A punitive taxation system is compromising road safety by keeping older cars on the road and putting advanced safety systems out of reach of many drivers.
That is the view of many in the Irish motor industry and they are calling for such safety features to be tax exempt. This battle isn’t new – it’s something it has been pursuing for years.
Australian research suggests that if each motorist upgraded their car to the safest model in its class ‘road deaths and injuries could be reduced by up to a third’. However, by 2015 the average car on the road in Ireland will be ten years old.
New cars here attract Vehicle Registration Tax of between 14 and 36 per cent, depending on emissions. All safety features, from airbags to electronic stability control, are subject to this tax as it’s calculated on the open market selling price of the car.
This rate is also applied to any optional extras, regardless of whether they’re luxuries or safety items. There’s also Vat at 23 per cent.
Euro NCAP ensures basic safety standards across Europe and manufacturers are keen to attain a five star rating. However, while Irish drivers expect a high level of standard safety features, they’re slow to specify advanced optional safety systems.
These include city stop, adaptive cruise control, blind spot monitor, lane changing alert and drowsiness alert.
City stop is a system which foresees a low speed collision in city traffic and automatically applies the brakes to prevent the fender-bender.
Adaptive cruise control keeps pace with the car in front and automatically slows the car down when the car ahead does.
Blind spot monitor and lane departure warning are both aimed at motorway drivers. As it suggests, blind spot monitor alerts a driver intending to change lane to another vehicle in their blind spot thus preventing a high speed collision.
Similarly, lane departure warning is activated if a driver crosses out of their lane without indicating, again aimed at preventing a high speed crash.
Drowsiness alert monitors driving and tells the driver to take a break if it detects driving becoming erratic.
The Society of the Irish Motor Industry says that if the Government wants to improve the availability of better safety features ‘it would seem counterproductive to include them as part of VRT’.
SIMI spokeswoman Suzanne Sheridan says that uptake of these options is low in Ireland – particularly in the small, or city car sector.
She said: ‘Subjecting safety features to VRT at the lowest rate is still a cost for this price-conscious segment.’
This belief is echoed by the Irish arms of Ford, Volkswagen and Volvo.
Volkswagen Group Ireland spokesman Paddy Comyn said there is ‘minimal uptake’ of optional safety features across its fleet, which includes VW, Audi, Skoda and Seat.
He said that Irish drivers opt to spend additional money on ‘cosmetic items such as sunroofs or [alloy] wheels’.
He added: ‘We don’t have exact figures because generally our cars come with as high a level of safety specification as possible – but where there is an issue is if there are additional innovative safety features because VRT makes them prohibitive in a lot of cases.

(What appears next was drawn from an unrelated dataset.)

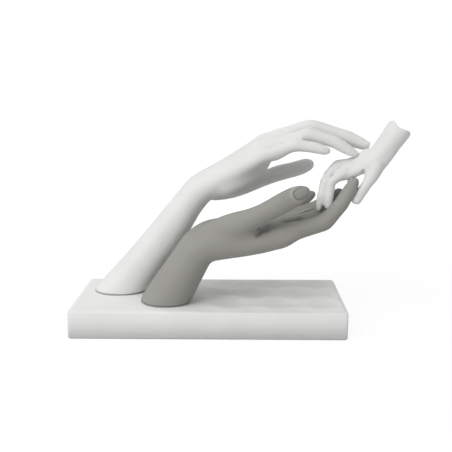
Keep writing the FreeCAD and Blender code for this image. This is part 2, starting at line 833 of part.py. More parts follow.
hole_circles = sketch_on(plinth_body, "hole_circles")
for side in ("front", "rear"):
    circle(hole_circles, f"Sizes.{side}_foot_x", f"Sizes.{side}_foot_y", "Sizes.stud_hole_diameter")
extrude(plinth_body, "Pocket", "stud_holes", hole_circles, "2 * Sizes.plinth_height", reverse=True)
plinth_body.setExpression("Placement.Base.z", "Sizes.felt_thickness")

# The plinth's top: scalloped ripples that fade out at its edges and towards the feet, and
# softened edges


def easing(distance, width):
    """Rises smoothly from nought at no distance to one at a width and beyond."""
    share = min(max(distance / width, 0), 1)
    return share * share * (3 - 2 * share)


def top_height(x, y):
    """Level of the plinth's top at a place."""
    to_side = size("plinth_length") / 2 - abs(x)
    to_front = size("plinth_depth") / 2 - abs(y)
    along = 2 * math.pi * x / size("ripple_length")
    rows = y / size("ripple_pitch") + RIPPLE_ROW_SHARE
    scallop = RIPPLE_SCALLOP_SHARE * math.cos(along) * math.cos(math.pi * rows)
    trough = (1 - math.cos(2 * math.pi * (rows + scallop))) / 2
    ripple = size("ripple_depth") * trough * easing(x - size("ripple_start"), size("ripple_fade"))
    ripple *= easing(to_side, size("ripple_margin")) * easing(to_front, size("ripple_margin"))
    past_side = max(0, 1 - to_side / size("plinth_edge_width"))
    past_front = max(0, 1 - to_front / size("plinth_edge_width"))
    return plinth_top - ripple - size("plinth_edge_drop") * (past_side * past_side + past_front * past_front)


def grid_line(length):
    """Places of the control points across the plinth: even ones, and close ones at both edges."""
    width = size("plinth_edge_width")
    half = length / 2
    count = round((length - 2 * width) / size("ripple_step"))
    even = [-half + width + (length - 2 * width) * step / count for step in range(count + 1)]
    return [-half - width, -half, -half + width / 2, *even, half - width / 2, half, half + width]


def open_knots(count):
    """Knots and multiplicities of a cubic with a number of control points."""
    return [4] + [1] * (count - 4) + [4], list(range(count - 2))


def top_tool():
    """What is cut off above the plinth's top."""
    xs = grid_line(size("plinth_length"))
    ys = grid_line(size("plinth_depth"))
    poles = [[Vector(x, y, top_height(x, y)) for y in ys] for x in xs]
    x_multiples, x_knots = open_knots(len(xs))
    y_multiples, y_knots = open_knots(len(ys))
    surface = Part.BSplineSurface()
    surface.buildFromPolesMultsKnots(
        poles, x_multiples, y_multiples, x_knots, y_knots, False, False, 3, 3
    )
    return surface.toShape().extrude(Vector(0, 0, 2 * size("plinth_height")))


plinth = difference("plinth", plinth_body, feature("plinth_top_tool", top_tool()))

# A felt sheet glued under the plinth's rim, which covers the nuts and is what the piece stands on

felt_base = bind(
    doc.addObject("Part::Box", "felt_base"),
    Length="Sizes.plinth_length - 2 * Sizes.felt_inset",
    Width="Sizes.plinth_depth - 2 * Sizes.felt_inset",
    Height="Sizes.felt_thickness",
    Placement__Base__x="Sizes.felt_inset - Sizes.plinth_length / 2",
    Placement__Base__y="Sizes.felt_inset - Sizes.plinth_depth / 2",
)
felt_base.Label = "felt_base"

# Studs, and the washers and nuts under the plinth's deck


def pierced(label, diameter, bore, height, foot, bottom):
    """A flat washer."""
    disc = cylinder(f"{label}_disc", diameter, height, *foot, bottom)
    hole = cylinder(f"{label}_bore", bore, height, *foot, bottom)
    return difference(label, disc, hole)


def fixings(side):
    """The stud of one arm, and what tightens it."""
    foot = (f"Sizes.{side}_foot_x", f"Sizes.{side}_foot_y")
    cushion_bottom = "Sizes.deck_underside - Sizes.cushion_thickness"
    washer_bottom = f"{cushion_bottom} - Sizes.washer_thickness"
    nut_bottom = f"{washer_bottom} - Sizes.nut_height"
    stud_bottom = f"{nut_bottom} - Sizes.stud_projection"
    stud = cylinder(
        f"{side}_stud",
        "Sizes.stud_diameter",
        f"Sizes.seat_level + Sizes.stud_embedment - ({stud_bottom})",
        *foot,
        stud_bottom,
    )
    cushion = pierced(
        f"{side}_cushion_washer",
        "Sizes.cushion_diameter",
        "Sizes.stud_hole_diameter",
        "Sizes.cushion_thickness",
        foot,
        cushion_bottom,
    )
    washer = pierced(
        f"{side}_steel_washer",
        "Sizes.washer_diameter",
        "Sizes.washer_bore",
        "Sizes.washer_thickness",
        foot,
        washer_bottom,
    )
    hexagon = doc.addObject("Part::Prism", f"{side}_nut_hexagon")
    bind(
        hexagon,
        Circumradius="Sizes.nut_across_flats / 2 / cos(30 deg)",
        Height="Sizes.nut_height",
        Placement__Base__x=foot[0],
        Placement__Base__y=foot[1],
        Placement__Base__z=nut_bottom,
    )
    nut_bore = cylinder(
        f"{side}_nut_bore", "Sizes.stud_diameter + 2 * Sizes.fit_gap", "Sizes.nut_height", *foot, nut_bottom
    )
    return [stud, cushion, washer, difference(f"{side}_nut", hexagon, nut_bore)]


parts = [
    plinth,
    front_arm,
    rear_arm,
    child_hand,
    front_plug,
    rear_plug,
    front_gasket,
    rear_gasket,
    finger_pin,
    *fixings("front"),
    *fixings("rear"),
    felt_base,
]
doc.recompute()

# Checks, and the files

for item in doc.Objects:
    for state in ("Invalid", "Error"):
        if state in item.State:
            raise RuntimeError(f"{item.Label} is {state}")
for item in parts:
    if item.Shape.isNull() or not item.Shape.isValid():
        raise RuntimeError(f"{item.Label} has no valid shape")
    if len(item.Shape.Solids) != 1:
        raise RuntimeError(f"{item.Label} is {len(item.Shape.Solids)} solids")
for item in parts:
    item.Shape.exportStep(f"parts/{item.Label}.step")
    print(item.Label, round(item.Shape.Volume), item.Shape.BoundBox)
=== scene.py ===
import math

import bmesh
import bpy
import numpy as np
from mathutils import Matrix, Vector


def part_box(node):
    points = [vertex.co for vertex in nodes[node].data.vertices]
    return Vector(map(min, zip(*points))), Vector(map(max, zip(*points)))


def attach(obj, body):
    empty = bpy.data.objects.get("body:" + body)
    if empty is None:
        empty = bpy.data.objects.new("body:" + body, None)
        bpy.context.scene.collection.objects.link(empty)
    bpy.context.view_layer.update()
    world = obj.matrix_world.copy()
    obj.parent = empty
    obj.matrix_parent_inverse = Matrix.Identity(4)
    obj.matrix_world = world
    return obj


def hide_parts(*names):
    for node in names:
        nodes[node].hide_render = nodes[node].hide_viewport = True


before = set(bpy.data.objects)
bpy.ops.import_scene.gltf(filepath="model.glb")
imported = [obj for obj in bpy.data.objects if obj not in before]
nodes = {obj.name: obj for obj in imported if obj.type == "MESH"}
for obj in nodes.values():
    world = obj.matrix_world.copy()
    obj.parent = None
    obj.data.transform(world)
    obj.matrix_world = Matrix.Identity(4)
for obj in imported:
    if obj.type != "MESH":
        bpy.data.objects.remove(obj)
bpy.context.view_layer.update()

# Three right hands of unglazed ceramic meet over a rippled plinth. Metres throughout, with the
# origin in the middle of the plane under the felt, X along the plinth and Z up. The hands and the
# plinth are shown by skins laid over their solids and worked as clay is.

# Joints of every digit, from the palm to the tip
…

‘We strongly believe these items should be exempt from taxation.’
He added: ‘At the most basic end this means that the customer pays almost half as much again for the price of the safety item and at worst 100 per cent more.
‘So, a €500 safety option could cost anything between €750 – €1,000 depending on tax.’
Ford Ireland managing director, Eddie Murphy, looking at the overall cost of a car, puts it even more starkly. He said that a car costing €20,000 to the consumer could have approximately €7,000 worth of tax attached.
He puts the number of Ford drivers opting for extra safety equipment as low as five per cent.
He said: ‘We have found that if it is not standard, customers are very unlikely to specify additional safety features and this is mostly down to cost.’
He added: ‘In common with perhaps all other players in the industry, we feel that taxes are too high on new cars and this acts as a disincentive to customers to upgrade their cars for more fuel efficient, more safe and less polluting cars.’
Meanwhile, managing director of Volvo Ireland, Adrian Yeates said that while the Government has ‘achieved relative success’ with its road safety policies on education and enforcement, ‘not enough has been done to deliver the benefits from the other “E”, Engineering’.
He said that taxation policy adopted by Government ‘directly influences people’s behaviour’, as evidenced by the switch from petrol to diesel cars.
He added that safety features are expensive to develop, build and maintain and when tax is added ‘it often means that important passive equipment is not available to the whole population’.
He said: ‘These items are clearly identifiable, such that it would not be difficult for Government to create a list of features which make a demonstrable positive contribution to road/passenger safety.’
‘A meaningful tax exemption on these items would see them more readily adopted and the “lost” revenue more than offset by the saving in fewer accidents (not to mention the emotional cost).’
A spokeswoman for the Road Safety Authority of Ireland said it has made a number of pre-budget submissions ‘seeking reduction in the Vat rate on safety critical features for road safety’.
She added that the Road Safety Strategy 2013-2020 contains a pledge to ‘examine the feasibility of removing or reducing the rate of VAT and/or VRT on safety related equipment and/or technology’.
That was due for completion earlier this year. However, results have yet to be released.
The Department of Finance did not respond to queries.